Lost Psychedelic Nuggets – vol.I

 

“Prima di una (spero) lunga serie di recensioni riguardanti piccole opere psichedeliche di band poco conosciute o album minori di band importanti, dai ’60 a fine millennio.”

Esponenti della piccola corrente di revival psichedelico denominata (con la solita mostruosa fantasia della critica) “Psychedelphia”, attiva in quel di Philadelphia a fine ’90 per mano di Lilys, Bardo Pond in parte, Azusa Plane e Mazarin fra gli altri, gli Asteroid #4 dettero alla luce questo piccolo gioiello psichedelico nel ’98, fra l’indifferenza generale della critica. Era l’anno di "Moon Safari", "Mezzanine" e Acme, giusto per citare tre nomi a caso; logico e quasi comprensibile quindi l’aver sorvolato sull’opera prima di questi 4 ragazzi, devoti cultori tanto della psichedelia 60’s quanto delle visioni acido sintetiche degli ’80 (fra Spacemen 3 e il sunshine pop degli La’s). Dimenticanza a cui si può e si dovrebbe rimediare anche grazie alla riedizione in vinile (il supporto eletto per tale musica) del 2008.

Opera quasi presuntuosa nel suo voler coprire uno spettro psichedelico decisamente ampio, spaziante dalla melodia popsyke di matrice Beatles/Kinks, passando per le visioni acide del primo Julian Cope, fino ai mantra per neuroni Rileyani. Emblematici in tal senso i primi due brani: “Onizuka” ottunde subito i sensi, trascinandoci in un ipnotico (ma breve) viaggio spaziale grazie ad echi di drone music; “The Admirals Address” dalla battuta bassa (trip hop verrebbe da dire, se non fosse tutta suonata) con andamento salmodiante e mantrico finale chitarristico.

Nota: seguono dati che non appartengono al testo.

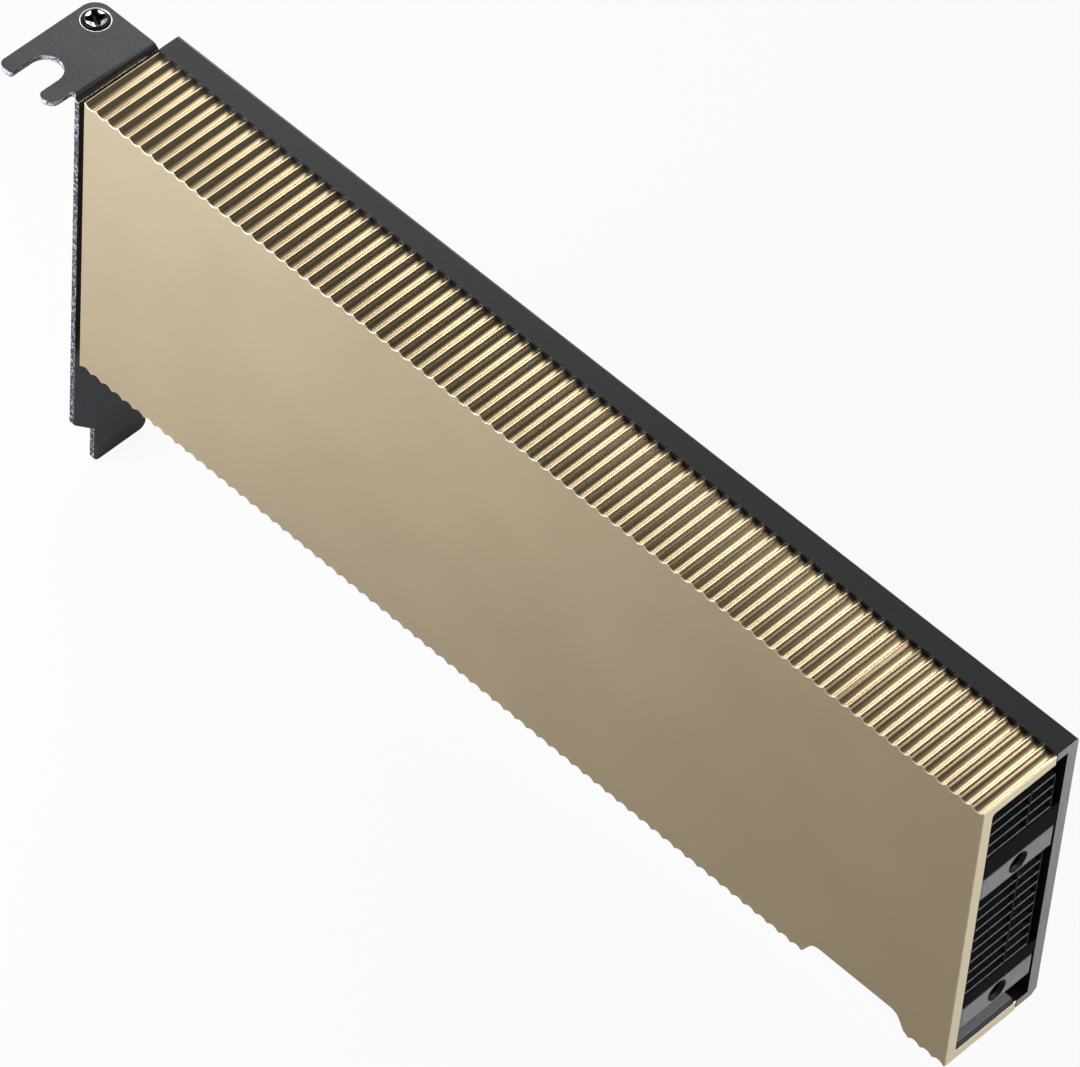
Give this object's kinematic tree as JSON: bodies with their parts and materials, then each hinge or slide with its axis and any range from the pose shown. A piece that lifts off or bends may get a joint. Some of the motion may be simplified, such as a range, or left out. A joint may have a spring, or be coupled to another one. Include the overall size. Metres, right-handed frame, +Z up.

Il versante più pop della loro idea di psichedelia sembra un incrocio codeinico fra i Beatles indiani, i primi Galaxie 500 e i Dukes Of Stratosphear (“Golden Girl Of Spain”, “What A Sorry Way To Go”, “Honey Bee”), ma sono i momenti in cui l’immaginazione è lasciata libera di vagare, i migliori. Come nel finale mesmerico allungato a dismisura di “Egyptians & Druids”, o nell’apertura Spacemen 3 di “Visitation Rights”, o infine nel dittico “No More Vitamins/ Underbelly Of A Mushroom”, dove gli asteroidi picchiano duro sulle sinapsi (vostre e loro) alternando campionamenti di esperienze psichedeliche narrate di persona alla resa in musica delle stesse, con l’andamento sinusoidale/esperienziale di una “Set The Controls For The Heart Of The Sun”.

Non un disco fondamentale, ma un punto di vista differente per capire il caleidoscopico prisma della psichedelia contemporanea.